● **WORK TO COMPLETE**: Pick out all lines of the entries that include the word "Blender" and copy them.

● **DATA FOR THIS EXERCISE**:
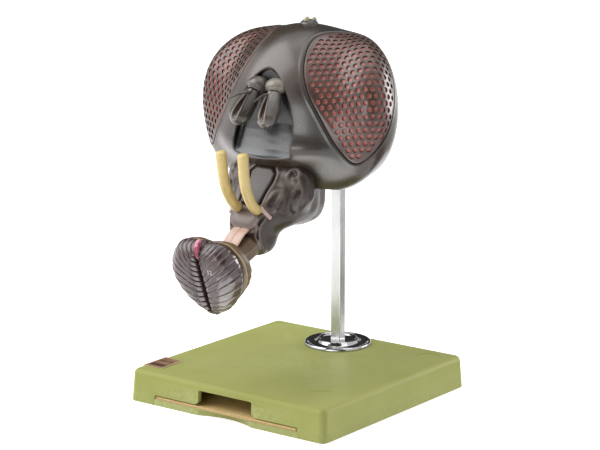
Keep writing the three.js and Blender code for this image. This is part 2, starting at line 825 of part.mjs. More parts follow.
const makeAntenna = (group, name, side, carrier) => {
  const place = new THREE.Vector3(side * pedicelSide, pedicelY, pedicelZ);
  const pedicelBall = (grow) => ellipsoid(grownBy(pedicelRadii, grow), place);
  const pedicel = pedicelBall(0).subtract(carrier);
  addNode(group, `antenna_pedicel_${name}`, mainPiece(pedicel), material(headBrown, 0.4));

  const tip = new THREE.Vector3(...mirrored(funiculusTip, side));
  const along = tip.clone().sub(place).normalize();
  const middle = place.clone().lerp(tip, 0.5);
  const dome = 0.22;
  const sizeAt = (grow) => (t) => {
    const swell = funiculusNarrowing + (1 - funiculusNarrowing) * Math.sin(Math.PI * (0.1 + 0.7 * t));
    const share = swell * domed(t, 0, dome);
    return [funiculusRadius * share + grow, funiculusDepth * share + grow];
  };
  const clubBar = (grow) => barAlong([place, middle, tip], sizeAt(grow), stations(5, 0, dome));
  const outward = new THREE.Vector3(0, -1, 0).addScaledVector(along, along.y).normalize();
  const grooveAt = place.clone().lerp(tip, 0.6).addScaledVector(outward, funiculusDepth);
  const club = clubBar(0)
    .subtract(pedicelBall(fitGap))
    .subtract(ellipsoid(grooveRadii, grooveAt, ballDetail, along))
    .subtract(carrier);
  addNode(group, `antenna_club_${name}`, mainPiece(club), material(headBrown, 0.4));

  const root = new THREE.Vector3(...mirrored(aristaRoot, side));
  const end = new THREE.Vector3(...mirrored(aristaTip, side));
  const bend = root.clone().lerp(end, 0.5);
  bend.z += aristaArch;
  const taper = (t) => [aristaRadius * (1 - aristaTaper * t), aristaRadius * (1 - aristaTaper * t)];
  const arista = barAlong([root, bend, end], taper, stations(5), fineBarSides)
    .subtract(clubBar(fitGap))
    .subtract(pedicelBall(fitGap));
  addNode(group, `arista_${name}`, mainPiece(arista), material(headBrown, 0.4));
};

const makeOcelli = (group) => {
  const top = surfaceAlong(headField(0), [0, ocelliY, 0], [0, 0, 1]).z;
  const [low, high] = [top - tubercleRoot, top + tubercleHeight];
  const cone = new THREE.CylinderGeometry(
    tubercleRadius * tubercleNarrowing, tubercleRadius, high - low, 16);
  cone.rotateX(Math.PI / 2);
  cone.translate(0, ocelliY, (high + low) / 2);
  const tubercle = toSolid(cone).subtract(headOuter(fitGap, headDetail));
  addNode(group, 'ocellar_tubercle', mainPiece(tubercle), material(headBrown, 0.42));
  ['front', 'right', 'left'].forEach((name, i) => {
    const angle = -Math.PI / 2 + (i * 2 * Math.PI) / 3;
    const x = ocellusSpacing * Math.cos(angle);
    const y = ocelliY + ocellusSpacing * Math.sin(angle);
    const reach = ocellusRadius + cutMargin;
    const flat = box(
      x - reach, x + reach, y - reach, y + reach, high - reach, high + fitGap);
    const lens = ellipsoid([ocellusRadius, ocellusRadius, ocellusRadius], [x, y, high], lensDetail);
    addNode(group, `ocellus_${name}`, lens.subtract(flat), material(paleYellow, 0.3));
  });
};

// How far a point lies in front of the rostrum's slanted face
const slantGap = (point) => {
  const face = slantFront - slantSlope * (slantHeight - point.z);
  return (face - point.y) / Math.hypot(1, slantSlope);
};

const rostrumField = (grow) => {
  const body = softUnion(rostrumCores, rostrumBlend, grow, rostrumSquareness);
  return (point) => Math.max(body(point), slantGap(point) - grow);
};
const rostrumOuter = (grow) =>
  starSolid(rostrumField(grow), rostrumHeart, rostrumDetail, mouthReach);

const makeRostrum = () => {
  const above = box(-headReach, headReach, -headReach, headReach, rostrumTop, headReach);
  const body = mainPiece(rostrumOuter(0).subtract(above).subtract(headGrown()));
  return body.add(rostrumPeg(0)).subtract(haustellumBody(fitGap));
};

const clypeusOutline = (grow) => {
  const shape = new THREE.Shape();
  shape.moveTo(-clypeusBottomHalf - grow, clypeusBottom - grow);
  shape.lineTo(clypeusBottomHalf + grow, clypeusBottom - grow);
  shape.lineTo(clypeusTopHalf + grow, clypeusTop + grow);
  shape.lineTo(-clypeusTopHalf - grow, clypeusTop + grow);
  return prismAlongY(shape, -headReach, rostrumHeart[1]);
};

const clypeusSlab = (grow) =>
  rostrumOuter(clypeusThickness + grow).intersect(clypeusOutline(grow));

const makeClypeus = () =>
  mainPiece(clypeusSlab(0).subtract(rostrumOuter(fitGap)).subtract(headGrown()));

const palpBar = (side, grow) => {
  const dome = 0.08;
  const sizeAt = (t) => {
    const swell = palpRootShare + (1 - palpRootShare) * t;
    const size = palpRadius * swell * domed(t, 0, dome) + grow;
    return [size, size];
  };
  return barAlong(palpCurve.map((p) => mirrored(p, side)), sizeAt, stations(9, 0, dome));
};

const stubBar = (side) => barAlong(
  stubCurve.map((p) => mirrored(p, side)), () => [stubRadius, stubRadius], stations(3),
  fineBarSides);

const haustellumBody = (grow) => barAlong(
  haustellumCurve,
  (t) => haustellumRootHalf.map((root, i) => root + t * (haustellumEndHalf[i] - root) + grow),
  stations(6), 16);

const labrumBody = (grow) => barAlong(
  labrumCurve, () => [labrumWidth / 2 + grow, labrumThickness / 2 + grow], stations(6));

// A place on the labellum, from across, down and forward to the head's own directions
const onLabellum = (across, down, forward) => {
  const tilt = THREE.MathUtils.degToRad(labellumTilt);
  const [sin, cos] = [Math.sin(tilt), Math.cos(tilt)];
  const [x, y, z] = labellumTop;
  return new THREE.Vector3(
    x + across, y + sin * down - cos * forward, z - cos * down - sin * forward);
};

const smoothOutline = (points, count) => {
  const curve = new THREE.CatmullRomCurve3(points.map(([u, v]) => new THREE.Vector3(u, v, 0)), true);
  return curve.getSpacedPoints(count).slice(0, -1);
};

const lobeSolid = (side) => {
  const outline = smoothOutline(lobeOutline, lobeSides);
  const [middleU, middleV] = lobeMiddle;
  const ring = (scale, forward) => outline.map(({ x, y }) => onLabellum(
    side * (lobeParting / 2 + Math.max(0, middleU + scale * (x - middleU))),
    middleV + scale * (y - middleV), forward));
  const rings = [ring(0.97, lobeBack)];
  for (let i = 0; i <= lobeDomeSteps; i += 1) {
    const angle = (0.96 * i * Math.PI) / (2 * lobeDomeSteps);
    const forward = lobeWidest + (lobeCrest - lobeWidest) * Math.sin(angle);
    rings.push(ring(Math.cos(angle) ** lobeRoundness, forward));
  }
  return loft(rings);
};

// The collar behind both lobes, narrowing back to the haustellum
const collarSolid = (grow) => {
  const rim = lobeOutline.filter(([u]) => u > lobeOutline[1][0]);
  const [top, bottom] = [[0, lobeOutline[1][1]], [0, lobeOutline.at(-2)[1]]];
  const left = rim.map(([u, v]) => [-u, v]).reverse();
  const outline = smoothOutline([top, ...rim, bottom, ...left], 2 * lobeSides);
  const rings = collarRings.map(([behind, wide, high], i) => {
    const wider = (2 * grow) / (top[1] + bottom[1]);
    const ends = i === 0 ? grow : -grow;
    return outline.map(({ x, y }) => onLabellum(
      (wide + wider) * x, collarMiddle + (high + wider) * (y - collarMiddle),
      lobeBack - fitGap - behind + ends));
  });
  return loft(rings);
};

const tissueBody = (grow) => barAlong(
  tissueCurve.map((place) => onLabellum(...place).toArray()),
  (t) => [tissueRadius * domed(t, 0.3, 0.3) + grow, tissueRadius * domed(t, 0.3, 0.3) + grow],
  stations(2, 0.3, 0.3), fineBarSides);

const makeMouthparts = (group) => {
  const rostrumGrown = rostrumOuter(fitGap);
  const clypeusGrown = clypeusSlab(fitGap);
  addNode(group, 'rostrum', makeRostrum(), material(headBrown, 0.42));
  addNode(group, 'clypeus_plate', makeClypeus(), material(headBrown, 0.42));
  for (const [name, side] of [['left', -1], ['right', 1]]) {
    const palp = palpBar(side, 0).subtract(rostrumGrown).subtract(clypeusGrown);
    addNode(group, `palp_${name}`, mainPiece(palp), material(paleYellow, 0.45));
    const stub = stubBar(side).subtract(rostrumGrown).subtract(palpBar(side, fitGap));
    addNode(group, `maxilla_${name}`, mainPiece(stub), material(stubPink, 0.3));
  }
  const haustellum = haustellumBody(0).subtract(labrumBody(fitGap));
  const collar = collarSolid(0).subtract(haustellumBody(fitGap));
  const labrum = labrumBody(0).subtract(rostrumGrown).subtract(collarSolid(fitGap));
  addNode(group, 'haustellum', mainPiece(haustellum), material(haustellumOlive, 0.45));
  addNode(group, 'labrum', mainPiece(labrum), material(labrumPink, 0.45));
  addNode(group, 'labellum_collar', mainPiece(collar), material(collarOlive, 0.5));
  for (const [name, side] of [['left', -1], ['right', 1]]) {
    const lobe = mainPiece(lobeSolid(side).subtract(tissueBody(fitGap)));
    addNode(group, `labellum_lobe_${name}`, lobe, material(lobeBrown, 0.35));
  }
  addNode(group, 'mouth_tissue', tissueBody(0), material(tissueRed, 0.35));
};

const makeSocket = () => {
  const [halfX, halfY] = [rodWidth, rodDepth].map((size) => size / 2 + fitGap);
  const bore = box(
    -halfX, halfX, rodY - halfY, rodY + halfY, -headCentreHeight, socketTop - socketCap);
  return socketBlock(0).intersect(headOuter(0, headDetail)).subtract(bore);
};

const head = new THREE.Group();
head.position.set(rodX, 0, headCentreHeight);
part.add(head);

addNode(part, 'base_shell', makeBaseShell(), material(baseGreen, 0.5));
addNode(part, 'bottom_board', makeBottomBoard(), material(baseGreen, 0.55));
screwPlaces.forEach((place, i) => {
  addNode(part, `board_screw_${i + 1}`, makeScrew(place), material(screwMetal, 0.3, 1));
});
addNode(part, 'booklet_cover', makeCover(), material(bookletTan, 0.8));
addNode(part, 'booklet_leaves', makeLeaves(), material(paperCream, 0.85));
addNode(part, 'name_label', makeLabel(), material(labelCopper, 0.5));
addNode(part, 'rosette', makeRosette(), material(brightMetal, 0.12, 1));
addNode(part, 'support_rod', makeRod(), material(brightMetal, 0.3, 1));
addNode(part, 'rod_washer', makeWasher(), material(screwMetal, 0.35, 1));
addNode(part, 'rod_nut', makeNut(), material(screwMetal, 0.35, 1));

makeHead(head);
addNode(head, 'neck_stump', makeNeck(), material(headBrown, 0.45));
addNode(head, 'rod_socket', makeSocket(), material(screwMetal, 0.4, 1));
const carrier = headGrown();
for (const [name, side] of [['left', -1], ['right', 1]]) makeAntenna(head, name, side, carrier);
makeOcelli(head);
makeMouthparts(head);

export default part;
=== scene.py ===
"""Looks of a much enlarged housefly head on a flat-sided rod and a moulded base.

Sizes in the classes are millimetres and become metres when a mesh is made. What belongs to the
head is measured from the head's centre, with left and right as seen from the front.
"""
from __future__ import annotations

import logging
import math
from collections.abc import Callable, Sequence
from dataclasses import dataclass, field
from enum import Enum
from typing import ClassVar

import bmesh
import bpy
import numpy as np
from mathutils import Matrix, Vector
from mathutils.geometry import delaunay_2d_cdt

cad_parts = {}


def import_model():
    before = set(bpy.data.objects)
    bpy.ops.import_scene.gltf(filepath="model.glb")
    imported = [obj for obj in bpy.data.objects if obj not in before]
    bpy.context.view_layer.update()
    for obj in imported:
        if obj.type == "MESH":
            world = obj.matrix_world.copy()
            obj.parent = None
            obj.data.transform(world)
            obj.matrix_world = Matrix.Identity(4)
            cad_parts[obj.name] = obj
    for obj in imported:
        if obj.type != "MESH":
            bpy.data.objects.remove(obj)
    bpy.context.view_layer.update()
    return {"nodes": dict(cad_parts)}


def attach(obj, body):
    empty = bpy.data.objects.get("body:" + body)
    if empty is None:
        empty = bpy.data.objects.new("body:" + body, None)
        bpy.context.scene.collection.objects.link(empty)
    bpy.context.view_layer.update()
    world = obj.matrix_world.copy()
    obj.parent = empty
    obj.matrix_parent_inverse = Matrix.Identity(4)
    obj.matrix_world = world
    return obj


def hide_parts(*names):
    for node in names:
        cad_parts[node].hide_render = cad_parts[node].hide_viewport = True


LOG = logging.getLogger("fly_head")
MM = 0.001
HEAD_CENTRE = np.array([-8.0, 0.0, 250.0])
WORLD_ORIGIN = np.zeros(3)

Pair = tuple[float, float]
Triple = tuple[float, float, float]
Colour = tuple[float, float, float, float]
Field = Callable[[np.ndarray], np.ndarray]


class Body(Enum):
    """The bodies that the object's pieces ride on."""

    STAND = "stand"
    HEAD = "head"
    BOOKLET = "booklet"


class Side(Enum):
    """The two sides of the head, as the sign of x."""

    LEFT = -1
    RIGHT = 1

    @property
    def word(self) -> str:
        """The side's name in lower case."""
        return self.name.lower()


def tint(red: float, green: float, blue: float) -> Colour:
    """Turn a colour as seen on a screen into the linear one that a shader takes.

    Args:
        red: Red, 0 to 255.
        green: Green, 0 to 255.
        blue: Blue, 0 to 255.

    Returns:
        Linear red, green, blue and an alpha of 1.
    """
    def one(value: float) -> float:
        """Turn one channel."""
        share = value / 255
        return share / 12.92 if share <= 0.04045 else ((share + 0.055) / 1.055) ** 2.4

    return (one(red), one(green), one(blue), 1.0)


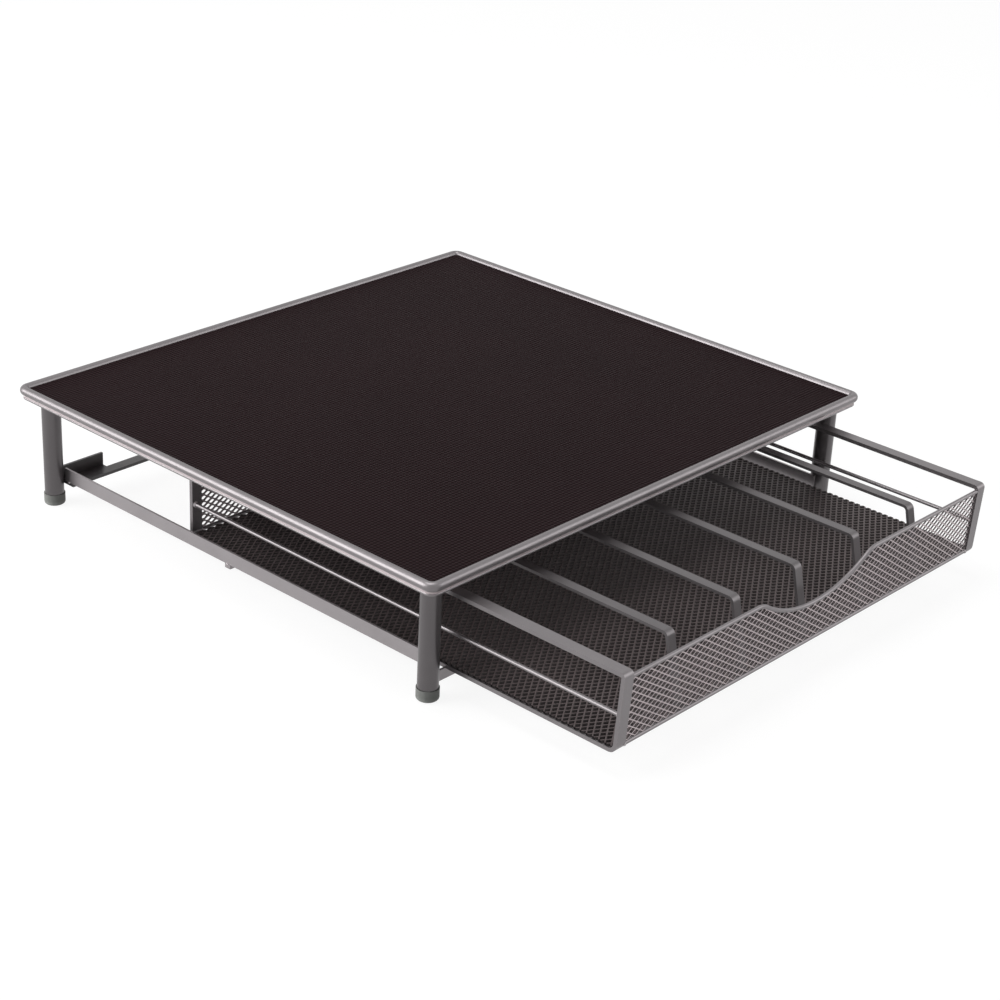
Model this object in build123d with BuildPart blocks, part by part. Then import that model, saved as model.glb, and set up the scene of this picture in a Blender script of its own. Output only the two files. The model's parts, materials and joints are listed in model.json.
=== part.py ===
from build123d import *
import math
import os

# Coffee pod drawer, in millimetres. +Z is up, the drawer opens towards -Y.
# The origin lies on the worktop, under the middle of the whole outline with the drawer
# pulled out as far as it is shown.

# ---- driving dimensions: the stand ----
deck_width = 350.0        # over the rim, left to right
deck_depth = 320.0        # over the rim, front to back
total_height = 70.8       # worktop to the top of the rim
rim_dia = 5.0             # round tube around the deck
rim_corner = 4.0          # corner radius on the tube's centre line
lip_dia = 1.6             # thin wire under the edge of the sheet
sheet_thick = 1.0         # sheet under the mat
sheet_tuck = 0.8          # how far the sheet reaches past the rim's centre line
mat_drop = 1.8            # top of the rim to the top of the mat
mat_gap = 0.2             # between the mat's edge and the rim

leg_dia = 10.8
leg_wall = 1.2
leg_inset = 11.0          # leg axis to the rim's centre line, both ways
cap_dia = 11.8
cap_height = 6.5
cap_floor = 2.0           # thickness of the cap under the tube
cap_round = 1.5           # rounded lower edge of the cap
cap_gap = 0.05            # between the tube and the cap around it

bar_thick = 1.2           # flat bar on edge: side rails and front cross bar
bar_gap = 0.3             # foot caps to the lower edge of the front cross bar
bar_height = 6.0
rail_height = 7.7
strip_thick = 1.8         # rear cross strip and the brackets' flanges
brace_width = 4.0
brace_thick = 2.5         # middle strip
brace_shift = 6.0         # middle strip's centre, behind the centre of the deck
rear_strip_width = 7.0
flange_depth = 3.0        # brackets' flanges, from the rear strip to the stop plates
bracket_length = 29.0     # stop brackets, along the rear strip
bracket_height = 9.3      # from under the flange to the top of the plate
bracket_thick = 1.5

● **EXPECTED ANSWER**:
Keep writing the three.js and Blender code for this image. This is part 2, starting at line 825 of part.mjs. More parts follow.
Model this object in build123d with BuildPart blocks, part by part. Then import that model, saved as model.glb, and set up the scene of this picture in a Blender script of its own. Output only the two files. The model's parts, materials and joints are listed in model.json.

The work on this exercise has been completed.